What is expected: Take the material and output all of it exactly.

Given material:
● ● ● ●

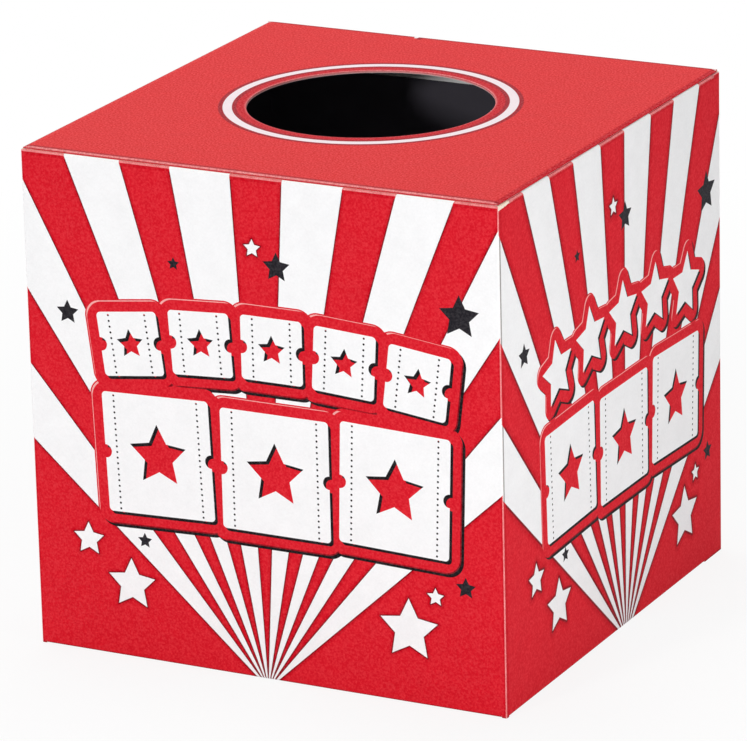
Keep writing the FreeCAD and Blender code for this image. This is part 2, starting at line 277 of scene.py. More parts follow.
class Nodes:
    """Adds nodes to one tree. Each method gives back the result that other nodes read."""

    def __init__(self, tree):
        self.tree = tree

    def feed(self, socket, value):
        if isinstance(value, bpy.types.NodeSocket):
            self.tree.links.new(value, socket)
        else:
            socket.default_value = value

    def add(self, kind, sockets=None, **settings):
        node = self.tree.nodes.new(kind)
        for name, value in settings.items():
            setattr(node, name, value)
        for name, value in (sockets or {}).items():
            self.feed(node.inputs[name], value)
        return node

    def math(self, operation, *values):
        node = self.add("ShaderNodeMath", operation=operation)
        for socket, value in zip(node.inputs, values):
            self.feed(socket, value)
        return node.outputs[0]

    def vector(self, operation, *values):
        node = self.add("ShaderNodeVectorMath", operation=operation)
        for socket, value in zip(node.inputs, values):
            self.feed(socket, value)
        return node.outputs["Value" if operation in ("DOT_PRODUCT", "LENGTH", "DISTANCE") else "Vector"]

    def scaled(self, vector, factor):
        node = self.add("ShaderNodeVectorMath", {"Scale": factor}, operation="SCALE")
        self.feed(node.inputs[0], vector)
        return node.outputs["Vector"]

    def turned(self, vector, angle):
        node = self.add(
            "ShaderNodeVectorRotate", {"Vector": vector, "Angle": angle}, rotation_type="Z_AXIS",
        )
        return node.outputs["Vector"]

    def split(self, vector):
        return self.add("ShaderNodeSeparateXYZ", {"Vector": vector}).outputs

    def join(self, x, y, z=0.0):
        return self.add("ShaderNodeCombineXYZ", {"X": x, "Y": y, "Z": z}).outputs["Vector"]

    def ramp(self, value, low, high):
        """0 at low and 1 at high, even in between. low may be the larger."""
        node = self.add("ShaderNodeMapRange", {"Value": value, "From Min": low, "From Max": high})
        return node.outputs["Result"]

    def inside(self, distance):
        """1 where a signed distance is below zero, with the soft edge of a print."""
        return self.ramp(distance, PRINT_EDGE, -PRINT_EDGE)

    def mix(self, factor, first, second):
        node = self.add("ShaderNodeMix", data_type="RGBA")
        for place, value in ((0, factor), (6, first), (7, second)):
            self.feed(node.inputs[place], value)
        return node.outputs[2]

    def noise(self, place, scale, detail=2.0, roughness=0.5):
        node = self.add("ShaderNodeTexNoise", {
            "Vector": place, "Scale": scale, "Detail": detail, "Roughness": roughness,
        })
        return node.outputs["Fac"]

    def nearest(self, distances):
        """The smallest of several distances."""
        least = distances[0]
        for distance in distances[1:]:
            least = self.math("MINIMUM", least, distance)
        return least

    def use(self, group, **values):
        """A node group in place, with its inputs by name."""
        node = self.add("ShaderNodeGroup", node_tree=group)
        for name, value in values.items():
            self.feed(node.inputs[name], value)
        return node.outputs


def shader_group(name, inputs, outputs):
    """A new node group: its nodes, what it is given and where its results go."""
    tree = bpy.data.node_groups.new(name, "ShaderNodeTree")
    for label, kind, value in inputs:
        socket = tree.interface.new_socket(name=label, in_out="INPUT", socket_type="NodeSocket" + kind)
        if value is not None:
            socket.default_value = value
    for label, kind in outputs:
        tree.interface.new_socket(name=label, in_out="OUTPUT", socket_type="NodeSocket" + kind)
    nodes = Nodes(tree)
    given = nodes.add("NodeGroupInput").outputs
    results = nodes.add("NodeGroupOutput").inputs
    return nodes, given, results


# Printed shapes, each a signed distance in millimetres that is negative inside

def star_shape():
    """Five-point star: the plane is folded into one tenth of the star, where its outline is the
    single straight line from a point to the waist, and the distance to that line is taken."""
    nodes, given, results = shader_group("star_shape", [
        ("Place", "Vector", None), ("Centre", "Vector", None), ("Radius", "Float", 10.0),
    ], [("Distance", "Float")])
    tenth = math.pi / 5
    waist = (STAR_WAIST * math.cos(tenth) - 1, STAR_WAIST * math.sin(tenth))
    side = math.hypot(*waist)
    local = nodes.vector("SUBTRACT", given["Place"], given["Centre"])
    local = nodes.vector("DIVIDE", local, nodes.join(given["Radius"], given["Radius"], 1.0))
    axes = nodes.split(local)
    folded = nodes.math("PINGPONG", nodes.math("ARCTAN2", axes["X"], axes["Y"]), tenth)
    reach = nodes.vector("LENGTH", local)
    from_tip = nodes.join(
        nodes.math("SUBTRACT", nodes.math("MULTIPLY", reach, nodes.math("COSINE", folded)), 1.0),
        nodes.math("MULTIPLY", reach, nodes.math("SINE", folded)),
    )
    share = nodes.vector("DOT_PRODUCT", from_tip, (waist[0] / side**2, waist[1] / side**2, 0))
    on_line = nodes.scaled((*waist, 0), nodes.ramp(share, 0.0, 1.0))
    away = nodes.vector("DISTANCE", from_tip, on_line)
    outward = nodes.vector("DOT_PRODUCT", from_tip, (waist[1] / side, -waist[0] / side, 0))
    signed = nodes.math("MULTIPLY", away, nodes.math("SIGN", outward))
    nodes.feed(results["Distance"], nodes.math("MULTIPLY", signed, given["Radius"]))
    return nodes.tree


def ticket_shape():
    """Raffle ticket: a rounded rectangle with a half-round notch in each short end and a row of
    perforations beside it. Card is the rectangle alone, Local the place in the tilted ticket."""
    nodes, given, results = shader_group("ticket_shape", [
        ("Place", "Vector", None), ("Centre", "Vector", None),
        ("Half size", "Vector", None), ("Tilt", "Float", 0.0),
    ], [("Card", "Float"), ("Ticket", "Float"), ("Local", "Vector")])
    offset = nodes.vector("SUBTRACT", given["Place"], given["Centre"])
    local = nodes.turned(offset, nodes.math("MULTIPLY", given["Tilt"], -1.0))
    mirrored = nodes.vector("ABSOLUTE", local)
    beyond = nodes.vector("SUBTRACT", mirrored, given["Half size"])
    inset = nodes.vector("ADD", beyond, (TICKET_ROUND, TICKET_ROUND, 0))
    rounded = nodes.vector("LENGTH", nodes.vector("MAXIMUM", inset, (0, 0, 0)))
    axes = nodes.split(inset)
    flat = nodes.math("MINIMUM", nodes.math("MAXIMUM", axes["X"], axes["Y"]), 0.0)
    card = nodes.math("SUBTRACT", nodes.math("ADD", rounded, flat), TICKET_ROUND)
    end = nodes.split(beyond)["X"]
    across = nodes.split(local)["Y"]
    notch = nodes.vector("LENGTH", nodes.join(end, across))
    notch = nodes.math("SUBTRACT", TICKET_NOTCH, notch)
    row = nodes.math("ADD", end, TICKET_PERFORATION)
    pitch = PERFORATION_PITCH / 2
    dot = nodes.vector("LENGTH", nodes.join(row, nodes.math("WRAP", across, pitch, -pitch)))
    dot = nodes.math("SUBTRACT", PERFORATION_RADIUS, dot)
    ticket = nodes.math("MAXIMUM", nodes.math("MAXIMUM", card, notch), dot)
    nodes.feed(results["Card"], card)
    nodes.feed(results["Ticket"], ticket)
    nodes.feed(results["Local"], local)
    return nodes.tree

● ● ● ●

Response to the task:
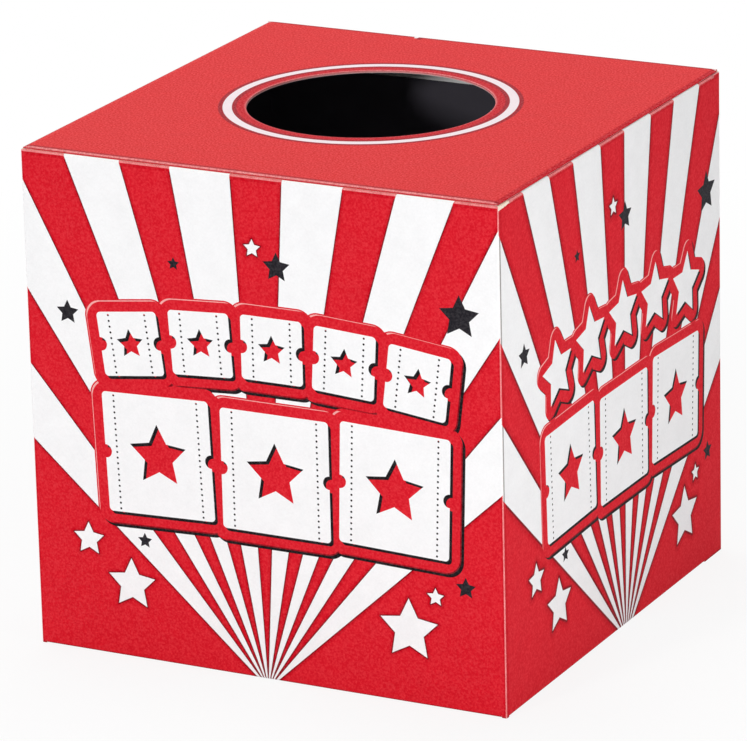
Keep writing the FreeCAD and Blender code for this image. This is part 2, starting at line 277 of scene.py. More parts follow.
class Nodes:
    """Adds nodes to one tree. Each method gives back the result that other nodes read."""

    def __init__(self, tree):
        self.tree = tree

    def feed(self, socket, value):
        if isinstance(value, bpy.types.NodeSocket):
            self.tree.links.new(value, socket)
        else:
            socket.default_value = value

    def add(self, kind, sockets=None, **settings):
        node = self.tree.nodes.new(kind)
        for name, value in settings.items():
            setattr(node, name, value)
        for name, value in (sockets or {}).items():
            self.feed(node.inputs[name], value)
        return node

    def math(self, operation, *values):
        node = self.add("ShaderNodeMath", operation=operation)
        for socket, value in zip(node.inputs, values):
            self.feed(socket, value)
        return node.outputs[0]

    def vector(self, operation, *values):
        node = self.add("ShaderNodeVectorMath", operation=operation)
        for socket, value in zip(node.inputs, values):
            self.feed(socket, value)
        return node.outputs["Value" if operation in ("DOT_PRODUCT", "LENGTH", "DISTANCE") else "Vector"]

    def scaled(self, vector, factor):
        node = self.add("ShaderNodeVectorMath", {"Scale": factor}, operation="SCALE")
        self.feed(node.inputs[0], vector)
        return node.outputs["Vector"]

    def turned(self, vector, angle):
        node = self.add(
            "ShaderNodeVectorRotate", {"Vector": vector, "Angle": angle}, rotation_type="Z_AXIS",
        )
        return node.outputs["Vector"]

    def split(self, vector):
        return self.add("ShaderNodeSeparateXYZ", {"Vector": vector}).outputs

    def join(self, x, y, z=0.0):
        return self.add("ShaderNodeCombineXYZ", {"X": x, "Y": y, "Z": z}).outputs["Vector"]

    def ramp(self, value, low, high):
        """0 at low and 1 at high, even in between. low may be the larger."""
        node = self.add("ShaderNodeMapRange", {"Value": value, "From Min": low, "From Max": high})
        return node.outputs["Result"]

    def inside(self, distance):
        """1 where a signed distance is below zero, with the soft edge of a print."""
        return self.ramp(distance, PRINT_EDGE, -PRINT_EDGE)

    def mix(self, factor, first, second):
        node = self.add("ShaderNodeMix", data_type="RGBA")
        for place, value in ((0, factor), (6, first), (7, second)):
            self.feed(node.inputs[place], value)
        return node.outputs[2]

    def noise(self, place, scale, detail=2.0, roughness=0.5):
        node = self.add("ShaderNodeTexNoise", {
            "Vector": place, "Scale": scale, "Detail": detail, "Roughness": roughness,
        })
        return node.outputs["Fac"]

    def nearest(self, distances):
        """The smallest of several distances."""
        least = distances[0]
        for distance in distances[1:]:
            least = self.math("MINIMUM", least, distance)
        return least

    def use(self, group, **values):
        """A node group in place, with its inputs by name."""
        node = self.add("ShaderNodeGroup", node_tree=group)
        for name, value in values.items():
            self.feed(node.inputs[name], value)
        return node.outputs


def shader_group(name, inputs, outputs):
    """A new node group: its nodes, what it is given and where its results go."""
    tree = bpy.data.node_groups.new(name, "ShaderNodeTree")
    for label, kind, value in inputs:
        socket = tree.interface.new_socket(name=label, in_out="INPUT", socket_type="NodeSocket" + kind)
        if value is not None:
            socket.default_value = value
    for label, kind in outputs:
        tree.interface.new_socket(name=label, in_out="OUTPUT", socket_type="NodeSocket" + kind)
    nodes = Nodes(tree)
    given = nodes.add("NodeGroupInput").outputs
    results = nodes.add("NodeGroupOutput").inputs
    return nodes, given, results


# Printed shapes, each a signed distance in millimetres that is negative inside

def star_shape():
    """Five-point star: the plane is folded into one tenth of the star, where its outline is the
    single straight line from a point to the waist, and the distance to that line is taken."""
    nodes, given, results = shader_group("star_shape", [
        ("Place", "Vector", None), ("Centre", "Vector", None), ("Radius", "Float", 10.0),
    ], [("Distance", "Float")])
    tenth = math.pi / 5
    waist = (STAR_WAIST * math.cos(tenth) - 1, STAR_WAIST * math.sin(tenth))
    side = math.hypot(*waist)
    local = nodes.vector("SUBTRACT", given["Place"], given["Centre"])
    local = nodes.vector("DIVIDE", local, nodes.join(given["Radius"], given["Radius"], 1.0))
    axes = nodes.split(local)
    folded = nodes.math("PINGPONG", nodes.math("ARCTAN2", axes["X"], axes["Y"]), tenth)
    reach = nodes.vector("LENGTH", local)
    from_tip = nodes.join(
        nodes.math("SUBTRACT", nodes.math("MULTIPLY", reach, nodes.math("COSINE", folded)), 1.0),
        nodes.math("MULTIPLY", reach, nodes.math("SINE", folded)),
    )
    share = nodes.vector("DOT_PRODUCT", from_tip, (waist[0] / side**2, waist[1] / side**2, 0))
    on_line = nodes.scaled((*waist, 0), nodes.ramp(share, 0.0, 1.0))
    away = nodes.vector("DISTANCE", from_tip, on_line)
    outward = nodes.vector("DOT_PRODUCT", from_tip, (waist[1] / side, -waist[0] / side, 0))
    signed = nodes.math("MULTIPLY", away, nodes.math("SIGN", outward))
    nodes.feed(results["Distance"], nodes.math("MULTIPLY", signed, given["Radius"]))
    return nodes.tree


def ticket_shape():
    """Raffle ticket: a rounded rectangle with a half-round notch in each short end and a row of
    perforations beside it. Card is the rectangle alone, Local the place in the tilted ticket."""
    nodes, given, results = shader_group("ticket_shape", [
        ("Place", "Vector", None), ("Centre", "Vector", None),
        ("Half size", "Vector", None), ("Tilt", "Float", 0.0),
    ], [("Card", "Float"), ("Ticket", "Float"), ("Local", "Vector")])
    offset = nodes.vector("SUBTRACT", given["Place"], given["Centre"])
    local = nodes.turned(offset, nodes.math("MULTIPLY", given["Tilt"], -1.0))
    mirrored = nodes.vector("ABSOLUTE", local)
    beyond = nodes.vector("SUBTRACT", mirrored, given["Half size"])
    inset = nodes.vector("ADD", beyond, (TICKET_ROUND, TICKET_ROUND, 0))
    rounded = nodes.vector("LENGTH", nodes.vector("MAXIMUM", inset, (0, 0, 0)))
    axes = nodes.split(inset)
    flat = nodes.math("MINIMUM", nodes.math("MAXIMUM", axes["X"], axes["Y"]), 0.0)
    card = nodes.math("SUBTRACT", nodes.math("ADD", rounded, flat), TICKET_ROUND)
    end = nodes.split(beyond)["X"]
    across = nodes.split(local)["Y"]
    notch = nodes.vector("LENGTH", nodes.join(end, across))
    notch = nodes.math("SUBTRACT", TICKET_NOTCH, notch)
    row = nodes.math("ADD", end, TICKET_PERFORATION)
    pitch = PERFORATION_PITCH / 2
    dot = nodes.vector("LENGTH", nodes.join(row, nodes.math("WRAP", across, pitch, -pitch)))
    dot = nodes.math("SUBTRACT", PERFORATION_RADIUS, dot)
    ticket = nodes.math("MAXIMUM", nodes.math("MAXIMUM", card, notch), dot)
    nodes.feed(results["Card"], card)
    nodes.feed(results["Ticket"], ticket)
    nodes.feed(results["Local"], local)
    return nodes.tree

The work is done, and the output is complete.